Following the rich exchange of information, Mr. Bojan Srdić, Senior Advisor of the Ministry of Environmental Protection of the Republic of Serbia, the Co-Chair of the JEG concluded that Natech accidents leading to water pollution require stronger (national) legal frameworks creating an enabling environment for integrated risk assessments.  JEG will work on supporting countries in the sustainable (long-term) implementation of its Safety Guidelines and Good industry practices and the application of risk assessment methodologies to this end, through the actions on preventing water pollution in the work plans of the Industrial Accident and Water Conventions.

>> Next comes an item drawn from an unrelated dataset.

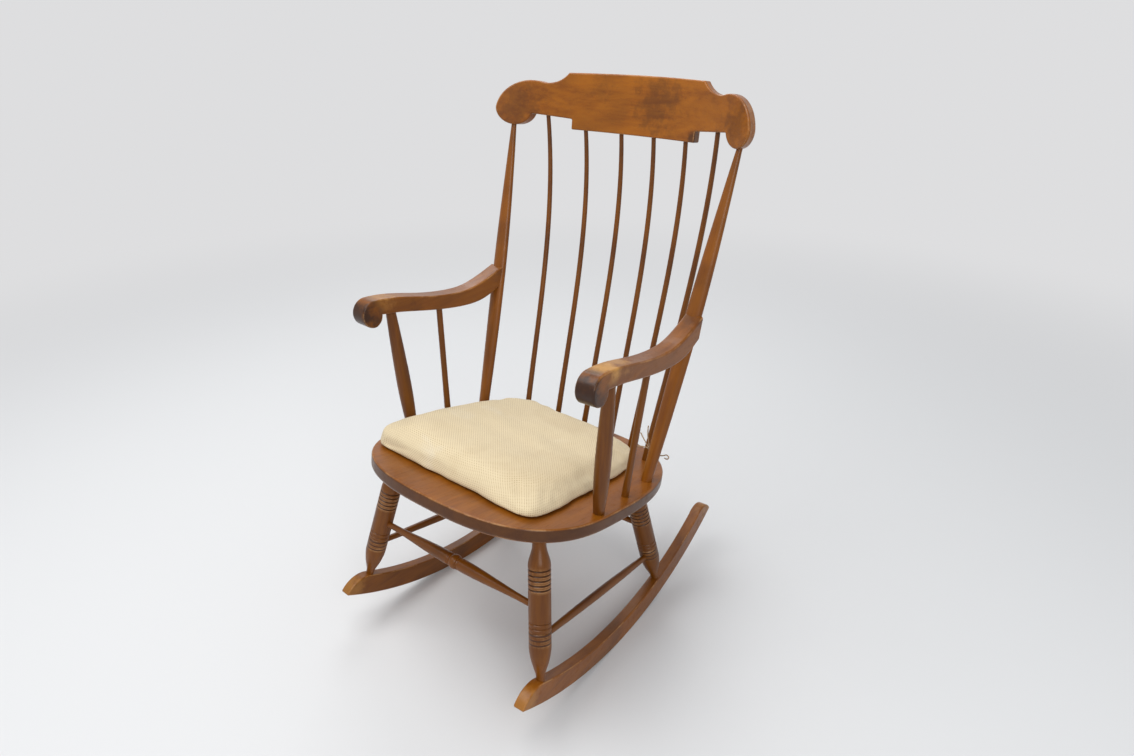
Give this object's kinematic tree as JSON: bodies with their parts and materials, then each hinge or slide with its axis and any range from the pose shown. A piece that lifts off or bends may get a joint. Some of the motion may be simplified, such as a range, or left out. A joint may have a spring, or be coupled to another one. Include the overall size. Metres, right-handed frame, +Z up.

More information on the seminar and its documentation materials are available at:

Note to editors

The Joint Expert Group on Water and Industrial Accidents (JEG), established under the Industrial Accidents and Water Conventions in 1992 and currently co-chaired by Hungary and Serbia, has been actively supporting countries in preventing and mitigating accidental water pollution, among others by developing UNECE Safety Guidelines and Good Industry Practices and checklists, such as the UNECE checklist for contingency planning for accidents affecting transboundary waters. JEG has also been supporting the application of the Safety Guidelines and Checklists in countries with economies in transition through capacity building activities. With this seminar, JEG aspires to influence the broader policy debate.

The seminar’s findings will be presented at the joint UNECE/OECD Seminar on effective management of technological risks of accidents triggered by natural hazards (Geneva (hybrid) 29 November 2022), taking place in the framework of the twelfth meeting of the Conference of the Parties to the Industrial Accidents Convention. Further work on accidental water pollution and Natech is envisaged as per the present and future workplans of the Industrial Accidents and Water Conventions. A joint workshop on preventing accidental water pollution is envisaged to be held and an information repository on accidental water pollution warning systems to be developed during the biennium 2023-24.